GIVEN PROBLEM | Both the line containing "obj.matrix_world = Matrix.Identity(4)" and the line containing "calls for building" belong in the answer, along with every line between them; print exactly those.

──────── EXERCISE MATERIALS

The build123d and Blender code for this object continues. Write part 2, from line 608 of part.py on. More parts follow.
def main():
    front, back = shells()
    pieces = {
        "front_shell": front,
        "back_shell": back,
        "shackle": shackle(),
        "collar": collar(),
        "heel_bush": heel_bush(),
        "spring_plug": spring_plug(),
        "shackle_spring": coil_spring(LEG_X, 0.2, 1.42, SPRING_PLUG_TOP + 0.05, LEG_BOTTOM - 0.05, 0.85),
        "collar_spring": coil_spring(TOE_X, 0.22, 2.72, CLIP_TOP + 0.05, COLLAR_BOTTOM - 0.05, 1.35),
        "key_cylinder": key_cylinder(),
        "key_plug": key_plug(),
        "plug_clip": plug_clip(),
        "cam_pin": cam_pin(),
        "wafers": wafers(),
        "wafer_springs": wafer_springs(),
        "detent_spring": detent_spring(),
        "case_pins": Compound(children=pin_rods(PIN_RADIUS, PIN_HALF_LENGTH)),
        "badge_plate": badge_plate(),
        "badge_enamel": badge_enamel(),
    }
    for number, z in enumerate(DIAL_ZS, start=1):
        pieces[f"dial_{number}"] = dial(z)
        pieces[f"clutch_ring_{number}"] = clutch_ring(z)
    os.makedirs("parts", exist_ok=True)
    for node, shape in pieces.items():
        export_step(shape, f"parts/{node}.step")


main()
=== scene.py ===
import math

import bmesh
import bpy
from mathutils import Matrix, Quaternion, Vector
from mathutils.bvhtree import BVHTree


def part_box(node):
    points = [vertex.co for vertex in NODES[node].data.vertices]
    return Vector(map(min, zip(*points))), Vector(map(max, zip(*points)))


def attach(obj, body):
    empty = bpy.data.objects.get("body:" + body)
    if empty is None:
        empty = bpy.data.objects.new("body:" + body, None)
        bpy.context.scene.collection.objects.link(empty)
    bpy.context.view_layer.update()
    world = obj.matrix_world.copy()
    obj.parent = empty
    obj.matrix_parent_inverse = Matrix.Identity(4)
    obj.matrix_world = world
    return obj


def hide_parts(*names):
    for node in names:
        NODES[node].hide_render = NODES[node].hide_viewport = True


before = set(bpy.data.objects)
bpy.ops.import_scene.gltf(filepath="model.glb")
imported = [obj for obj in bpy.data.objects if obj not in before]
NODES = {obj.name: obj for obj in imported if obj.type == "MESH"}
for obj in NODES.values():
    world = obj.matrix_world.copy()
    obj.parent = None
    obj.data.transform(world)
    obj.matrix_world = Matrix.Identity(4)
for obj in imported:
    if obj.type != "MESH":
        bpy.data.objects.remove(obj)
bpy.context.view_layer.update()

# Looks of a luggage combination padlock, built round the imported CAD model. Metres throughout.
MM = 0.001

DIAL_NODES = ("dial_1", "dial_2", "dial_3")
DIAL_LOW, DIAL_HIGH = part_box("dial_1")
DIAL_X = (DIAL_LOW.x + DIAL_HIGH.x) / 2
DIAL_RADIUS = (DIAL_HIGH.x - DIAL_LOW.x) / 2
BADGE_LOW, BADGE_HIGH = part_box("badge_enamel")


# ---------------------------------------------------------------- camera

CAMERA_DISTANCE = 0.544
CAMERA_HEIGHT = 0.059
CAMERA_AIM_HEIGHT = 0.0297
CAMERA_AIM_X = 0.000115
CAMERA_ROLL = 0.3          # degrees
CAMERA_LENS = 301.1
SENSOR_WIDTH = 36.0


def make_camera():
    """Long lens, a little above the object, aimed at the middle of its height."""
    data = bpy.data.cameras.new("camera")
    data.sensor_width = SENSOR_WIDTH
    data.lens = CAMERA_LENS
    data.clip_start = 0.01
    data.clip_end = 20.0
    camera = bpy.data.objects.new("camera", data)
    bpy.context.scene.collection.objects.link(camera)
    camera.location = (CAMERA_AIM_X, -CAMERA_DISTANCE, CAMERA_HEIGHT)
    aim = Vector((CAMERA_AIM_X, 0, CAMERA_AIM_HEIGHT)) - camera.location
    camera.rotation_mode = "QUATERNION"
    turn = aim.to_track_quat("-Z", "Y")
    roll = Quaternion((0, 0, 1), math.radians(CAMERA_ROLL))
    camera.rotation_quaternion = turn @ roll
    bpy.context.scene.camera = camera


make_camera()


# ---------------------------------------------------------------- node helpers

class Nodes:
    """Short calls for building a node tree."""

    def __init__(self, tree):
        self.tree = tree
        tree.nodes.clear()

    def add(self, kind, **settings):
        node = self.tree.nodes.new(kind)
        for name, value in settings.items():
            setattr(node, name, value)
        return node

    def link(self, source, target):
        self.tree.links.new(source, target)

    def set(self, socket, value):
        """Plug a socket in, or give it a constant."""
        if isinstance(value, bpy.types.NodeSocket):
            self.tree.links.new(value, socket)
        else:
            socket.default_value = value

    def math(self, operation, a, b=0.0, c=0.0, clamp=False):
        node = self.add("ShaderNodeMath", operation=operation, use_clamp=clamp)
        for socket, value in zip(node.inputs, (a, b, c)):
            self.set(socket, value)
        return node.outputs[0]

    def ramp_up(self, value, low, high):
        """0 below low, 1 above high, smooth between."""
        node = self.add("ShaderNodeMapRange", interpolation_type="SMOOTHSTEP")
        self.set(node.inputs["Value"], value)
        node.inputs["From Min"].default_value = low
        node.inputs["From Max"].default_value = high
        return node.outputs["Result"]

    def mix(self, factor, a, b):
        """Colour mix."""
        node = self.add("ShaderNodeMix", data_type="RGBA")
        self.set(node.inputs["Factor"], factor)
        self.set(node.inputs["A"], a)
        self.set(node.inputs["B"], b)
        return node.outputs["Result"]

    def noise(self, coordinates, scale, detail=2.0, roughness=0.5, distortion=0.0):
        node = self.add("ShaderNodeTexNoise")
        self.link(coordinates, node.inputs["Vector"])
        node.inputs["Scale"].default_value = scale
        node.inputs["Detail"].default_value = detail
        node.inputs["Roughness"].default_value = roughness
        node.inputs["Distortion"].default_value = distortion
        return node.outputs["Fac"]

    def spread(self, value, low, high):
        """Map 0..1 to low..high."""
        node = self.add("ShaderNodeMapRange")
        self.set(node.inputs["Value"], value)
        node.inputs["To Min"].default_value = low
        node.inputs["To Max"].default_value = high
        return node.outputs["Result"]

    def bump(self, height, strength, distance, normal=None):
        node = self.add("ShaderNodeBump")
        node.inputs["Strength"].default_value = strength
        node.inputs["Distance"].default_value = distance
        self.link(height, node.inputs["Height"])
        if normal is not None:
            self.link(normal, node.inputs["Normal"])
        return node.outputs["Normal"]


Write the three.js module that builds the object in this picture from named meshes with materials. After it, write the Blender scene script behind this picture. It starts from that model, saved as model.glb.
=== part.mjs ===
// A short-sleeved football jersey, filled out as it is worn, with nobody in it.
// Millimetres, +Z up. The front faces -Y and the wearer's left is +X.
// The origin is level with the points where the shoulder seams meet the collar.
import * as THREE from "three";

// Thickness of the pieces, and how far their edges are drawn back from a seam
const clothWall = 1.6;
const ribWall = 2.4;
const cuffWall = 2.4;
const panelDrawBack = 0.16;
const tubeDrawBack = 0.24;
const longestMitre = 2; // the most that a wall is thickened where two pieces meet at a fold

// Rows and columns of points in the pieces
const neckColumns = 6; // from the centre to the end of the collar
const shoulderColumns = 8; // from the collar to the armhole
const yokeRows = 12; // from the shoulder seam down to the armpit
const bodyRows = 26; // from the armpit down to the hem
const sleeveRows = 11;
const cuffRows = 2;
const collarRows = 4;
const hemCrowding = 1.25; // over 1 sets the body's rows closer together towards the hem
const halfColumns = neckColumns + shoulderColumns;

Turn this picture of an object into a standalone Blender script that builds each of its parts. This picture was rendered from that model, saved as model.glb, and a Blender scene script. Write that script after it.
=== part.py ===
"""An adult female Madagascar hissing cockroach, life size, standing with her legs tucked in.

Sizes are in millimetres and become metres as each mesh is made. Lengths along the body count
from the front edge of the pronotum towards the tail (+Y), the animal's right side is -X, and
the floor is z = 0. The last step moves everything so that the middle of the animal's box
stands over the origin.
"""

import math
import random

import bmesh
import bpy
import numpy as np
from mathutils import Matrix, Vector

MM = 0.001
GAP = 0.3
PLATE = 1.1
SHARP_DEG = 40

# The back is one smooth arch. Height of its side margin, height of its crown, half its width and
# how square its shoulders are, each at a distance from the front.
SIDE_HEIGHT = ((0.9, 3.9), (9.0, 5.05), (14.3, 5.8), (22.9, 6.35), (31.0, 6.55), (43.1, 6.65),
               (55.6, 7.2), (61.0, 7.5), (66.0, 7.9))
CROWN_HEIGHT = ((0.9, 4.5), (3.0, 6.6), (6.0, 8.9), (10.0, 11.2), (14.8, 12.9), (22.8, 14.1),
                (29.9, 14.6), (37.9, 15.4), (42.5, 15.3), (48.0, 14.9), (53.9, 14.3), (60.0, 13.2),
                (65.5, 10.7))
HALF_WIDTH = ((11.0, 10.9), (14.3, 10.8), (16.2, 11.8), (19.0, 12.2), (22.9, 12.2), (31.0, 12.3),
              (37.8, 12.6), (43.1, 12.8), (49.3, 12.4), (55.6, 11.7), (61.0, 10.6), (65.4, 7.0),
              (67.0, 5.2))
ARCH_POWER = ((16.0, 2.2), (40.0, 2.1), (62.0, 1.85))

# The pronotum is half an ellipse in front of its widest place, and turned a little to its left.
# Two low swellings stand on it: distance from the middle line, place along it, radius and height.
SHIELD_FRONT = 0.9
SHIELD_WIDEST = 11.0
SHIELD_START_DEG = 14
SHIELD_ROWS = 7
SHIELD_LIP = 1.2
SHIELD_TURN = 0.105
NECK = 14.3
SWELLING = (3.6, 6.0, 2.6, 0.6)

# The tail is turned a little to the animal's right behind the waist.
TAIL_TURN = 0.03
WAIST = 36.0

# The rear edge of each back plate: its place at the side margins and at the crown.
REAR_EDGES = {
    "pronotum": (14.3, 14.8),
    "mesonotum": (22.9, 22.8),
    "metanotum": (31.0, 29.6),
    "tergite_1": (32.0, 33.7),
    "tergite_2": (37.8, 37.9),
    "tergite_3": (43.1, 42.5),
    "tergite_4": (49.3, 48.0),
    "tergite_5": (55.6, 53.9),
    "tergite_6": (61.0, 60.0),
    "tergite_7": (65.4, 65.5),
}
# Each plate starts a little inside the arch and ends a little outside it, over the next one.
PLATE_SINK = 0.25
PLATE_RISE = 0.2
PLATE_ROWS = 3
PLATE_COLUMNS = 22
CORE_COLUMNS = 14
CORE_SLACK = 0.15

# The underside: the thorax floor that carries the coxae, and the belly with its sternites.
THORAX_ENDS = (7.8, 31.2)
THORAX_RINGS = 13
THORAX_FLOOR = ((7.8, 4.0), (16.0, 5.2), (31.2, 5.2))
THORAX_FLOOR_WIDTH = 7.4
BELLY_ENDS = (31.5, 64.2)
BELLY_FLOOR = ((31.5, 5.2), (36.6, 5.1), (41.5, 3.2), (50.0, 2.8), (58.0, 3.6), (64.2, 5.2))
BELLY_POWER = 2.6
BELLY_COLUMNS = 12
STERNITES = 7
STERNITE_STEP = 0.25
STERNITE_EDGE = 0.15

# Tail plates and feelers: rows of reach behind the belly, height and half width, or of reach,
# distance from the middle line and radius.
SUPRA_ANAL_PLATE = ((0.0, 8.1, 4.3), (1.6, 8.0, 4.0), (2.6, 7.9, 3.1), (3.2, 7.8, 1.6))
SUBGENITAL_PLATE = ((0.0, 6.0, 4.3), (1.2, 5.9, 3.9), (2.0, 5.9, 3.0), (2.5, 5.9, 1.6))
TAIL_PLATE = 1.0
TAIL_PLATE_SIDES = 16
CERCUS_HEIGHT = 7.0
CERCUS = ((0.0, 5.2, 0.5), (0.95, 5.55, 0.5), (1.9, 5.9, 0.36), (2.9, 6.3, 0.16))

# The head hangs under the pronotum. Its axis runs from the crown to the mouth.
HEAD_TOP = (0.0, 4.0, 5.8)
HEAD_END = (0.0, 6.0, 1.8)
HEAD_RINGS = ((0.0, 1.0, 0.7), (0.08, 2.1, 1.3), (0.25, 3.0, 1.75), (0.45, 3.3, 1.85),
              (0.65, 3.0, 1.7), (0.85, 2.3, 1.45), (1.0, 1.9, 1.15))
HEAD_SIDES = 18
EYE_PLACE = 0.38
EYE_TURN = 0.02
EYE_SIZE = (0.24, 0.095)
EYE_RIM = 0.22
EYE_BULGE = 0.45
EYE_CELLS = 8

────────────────

OUTPUT FOR THIS TASK |
    obj.matrix_world = Matrix.Identity(4)
for obj in imported:
    if obj.type != "MESH":
        bpy.data.objects.remove(obj)
bpy.context.view_layer.update()

# Looks of a luggage combination padlock, built round the imported CAD model. Metres throughout.
MM = 0.001

DIAL_NODES = ("dial_1", "dial_2", "dial_3")
DIAL_LOW, DIAL_HIGH = part_box("dial_1")
DIAL_X = (DIAL_LOW.x + DIAL_HIGH.x) / 2
DIAL_RADIUS = (DIAL_HIGH.x - DIAL_LOW.x) / 2
BADGE_LOW, BADGE_HIGH = part_box("badge_enamel")


# ---------------------------------------------------------------- camera

CAMERA_DISTANCE = 0.544
CAMERA_HEIGHT = 0.059
CAMERA_AIM_HEIGHT = 0.0297
CAMERA_AIM_X = 0.000115
CAMERA_ROLL = 0.3          # degrees
CAMERA_LENS = 301.1
SENSOR_WIDTH = 36.0


def make_camera():
    """Long lens, a little above the object, aimed at the middle of its height."""
    data = bpy.data.cameras.new("camera")
    data.sensor_width = SENSOR_WIDTH
    data.lens = CAMERA_LENS
    data.clip_start = 0.01
    data.clip_end = 20.0
    camera = bpy.data.objects.new("camera", data)
    bpy.context.scene.collection.objects.link(camera)
    camera.location = (CAMERA_AIM_X, -CAMERA_DISTANCE, CAMERA_HEIGHT)
    aim = Vector((CAMERA_AIM_X, 0, CAMERA_AIM_HEIGHT)) - camera.location
    camera.rotation_mode = "QUATERNION"
    turn = aim.to_track_quat("-Z", "Y")
    roll = Quaternion((0, 0, 1), math.radians(CAMERA_ROLL))
    camera.rotation_quaternion = turn @ roll
    bpy.context.scene.camera = camera


make_camera()


# ---------------------------------------------------------------- node helpers

class Nodes:
    """Short calls for building a node tree."""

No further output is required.